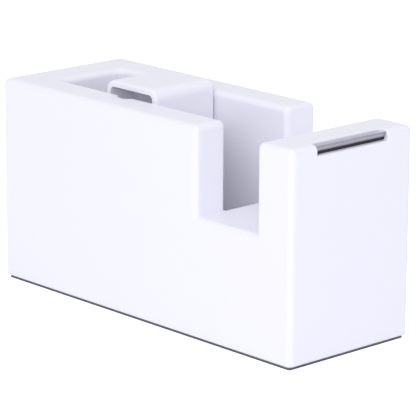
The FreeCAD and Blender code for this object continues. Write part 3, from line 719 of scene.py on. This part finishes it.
def make_camera(stage):
    """The camera, placed and turned by the stage settings."""
    data = bpy.data.cameras.new("camera")
    data.lens = stage.lens
    data.shift_x, data.shift_y = stage.shift
    data.clip_start, data.clip_end = VIEW_NEAR, VIEW_FAR
    camera = place("camera", data)
    turn = (
        Matrix.Rotation(stage.heading - math.pi / 2, 4, "Z")
        @ Matrix.Rotation(math.pi / 2 - stage.tilt, 4, "X")
        @ Matrix.Rotation(stage.roll, 4, "Z")
    )
    camera.matrix_world = Matrix.Translation(stage.camera_place) @ turn
    bpy.context.scene.camera = camera


class DISPENSER_OT_stage(bpy.types.Operator):
    """Set up the floor, the light and the camera"""

    bl_idname = "dispenser.stage"
    bl_label = "Stage"

    def execute(self, context):
        stage = context.scene.dispenser_stage
        context.scene.view_settings.view_transform = "Standard"
        make_floor()
        make_sky(stage)
        make_lamp(stage.key)
        make_camera(stage)
        return {"FINISHED"}


# ---- Panel and registration ---------------------------------------------------------------------
OPERATORS = (
    DISPENSER_OT_stage,
    DISPENSER_OT_body,
    DISPENSER_OT_pad,
    DISPENSER_OT_blade,
    DISPENSER_OT_carrier,
    DISPENSER_OT_hub,
    DISPENSER_OT_weights,
)
GROUPS = {
    "dispenser_finish": DispenserFinish,
    "dispenser_detail": DispenserDetail,
    "dispenser_stage": DispenserStage,
}


class DISPENSER_PT_panel(bpy.types.Panel):
    """Lists the dispenser's sizes, colours and steps"""

    bl_label = "Tape dispenser"
    bl_idname = "DISPENSER_PT_panel"
    bl_space_type = "VIEW_3D"
    bl_region_type = "UI"
    bl_category = "Dispenser"

    def draw(self, context):
        for name, group in GROUPS.items():
            column = self.layout.column(align=True)
            for key in group.__annotations__:
                column.prop(getattr(context.scene, name), key)
        for operator in OPERATORS:
            self.layout.operator(operator.bl_idname)


def register():
    for cls in (*GROUPS.values(), *OPERATORS, DISPENSER_PT_panel):
        bpy.utils.register_class(cls)
    for name, group in GROUPS.items():
        setattr(bpy.types.Scene, name, PointerProperty(type=group))


def unregister():
    for name in GROUPS:
        delattr(bpy.types.Scene, name)
    for cls in (DISPENSER_PT_panel, *reversed(OPERATORS), *reversed(GROUPS.values())):
        bpy.utils.unregister_class(cls)


def main():
    register()
    for operator in OPERATORS:
        group, name = operator.bl_idname.split(".")
        getattr(getattr(bpy.ops, group), name)()


if __name__ == "__main__":
    main()
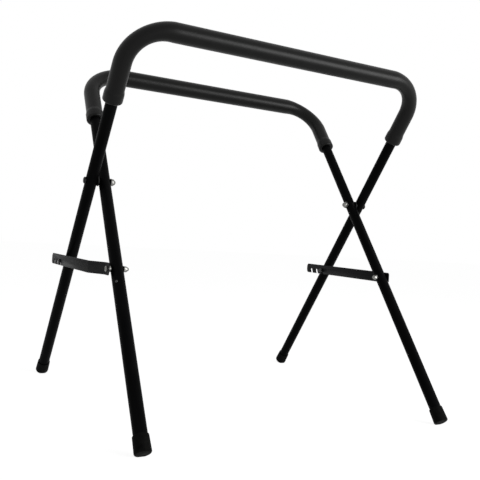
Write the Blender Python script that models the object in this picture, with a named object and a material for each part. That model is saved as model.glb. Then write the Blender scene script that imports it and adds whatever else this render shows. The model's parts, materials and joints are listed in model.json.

GOAL: Of the lines above, copy each that contains "this".

EXPECTED OUTPUT:
The FreeCAD and Blender code for this object continues. Write part 3, from line 719 of scene.py on. This part finishes it.
Write the Blender Python script that models the object in this picture, with a named object and a material for each part. That model is saved as model.glb. Then write the Blender scene script that imports it and adds whatever else this render shows. The model's parts, materials and joints are listed in model.json.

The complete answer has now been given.